# Valentine's Day in Fayettenam



## Marauder06 (Feb 14, 2016)

...that awkward moment when the cops ruin your Valentine's Day plans. :)

Valentine's Day Ruined By Fort Bragg Prostitution Sting » Article 107 News


----------



## TLDR20 (Feb 14, 2016)

Fucking po-po always ruining a good time.


----------



## Gunz (Feb 15, 2016)

I like Red Lobster.


----------



## x SF med (Feb 15, 2016)

Now they know why it was a bad idea to close down Rick's....  it was an establishment that fully redistributed wealth into the Fayettenam economy from multiple sources....


----------



## AWP (Feb 15, 2016)

A prostitution sting on Bragg?  How many members of COSCOM and 44th Med were "AWOL" the day after?


----------



## DA SWO (Feb 15, 2016)

Freefalling said:


> A prostitution sting on Bragg?  How many members of COSCOM and 44th Med were "AWOL" the day after?
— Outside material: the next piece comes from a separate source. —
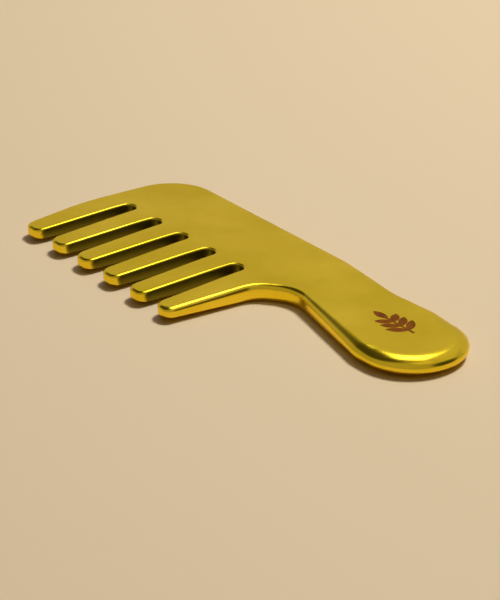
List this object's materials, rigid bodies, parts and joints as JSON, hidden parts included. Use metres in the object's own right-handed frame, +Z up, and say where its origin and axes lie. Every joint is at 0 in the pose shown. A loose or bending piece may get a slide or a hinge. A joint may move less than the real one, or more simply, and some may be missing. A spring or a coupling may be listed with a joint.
{
  "type": "beard comb",
  "caption": "One-piece cast metal beard comb with six broad teeth, a concave finger neck and a round-ended handle carrying an enamelled sprig.",
  "frame": {"origin": "middle of the resting outline, at the height of the table", "axes": "+X along the back from the head to the handle's end, +Y away from the teeth, +Z up through the thickness"},
  "size_m": [0.138, 0.056, 0.005],
  "materials": {
    "brass": "polished",
    "enamel": "fired enamel, rubbed level with the metal"
  },
  "bodies": {
    "root": {"comb_body": "brass", "mark_enamel": "enamel"}
  },
  "joints": []
}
I was doing it wrong all this time.
I thought Corps Whore was a job title, not a metaphor


----------



## R.Caerbannog (Feb 16, 2016)

Freefalling said:


> A prostitution sting on Bragg?  How many members of COSCOM and 44th Med were "AWOL" the day after?





DA SWO said:


> I was doing it wrong all this time.
> I thought Corps Whore was a job title, not a metaphor



Jesus, how did I not know about this. Do some of the females in the support battalions pimp themselves out?


----------



## x SF med (Feb 16, 2016)

Freefalling said:


> A prostitution sting on Bragg?  How many members of COSCOM and 44th Med were "AWOL" the day after?



Free, they weren't AWOL, they were on sick call, getting the Silver Bullet at the command of the 1SG and XO (their 'off-duty' employers).  Or, at least that's what the paperwork will say.


----------



## R.Caerbannog (Feb 16, 2016)

x SF med said:


> Free, they weren't AWOL, they were on sick call, getting the Silver Bullet at the command of the 1SG and XO (their 'off-duty' employers).  Or, at least that's what the paperwork will say.


----------



## lre2020 (Feb 16, 2016)

When will the U.S. start handling this like the Swedish??

And what's wrong with Red Lobster? I could think of a lot worse places to take a date.


----------



## DA SWO (Feb 17, 2016)

lre2020 said:


> When will the U.S. start handling this like the Swedish??
> 
> And what's wrong with Red Lobster? I could think of a lot worse places to take a date.


Let's go to Red Lobster and get crabs is not how you start your dating adventure off.


----------



## racing_kitty (Feb 17, 2016)

DA SWO said:


> Let's go to Red Lobster and get crabs is not how you start your dating adventure off.



It is if there's at least one EOD tech involved.


----------



## x SF med (Feb 17, 2016)

racing_kitty said:


> It is if there's at least one EOD tech involved.



Yeah but EOD crabs live in the light....


----------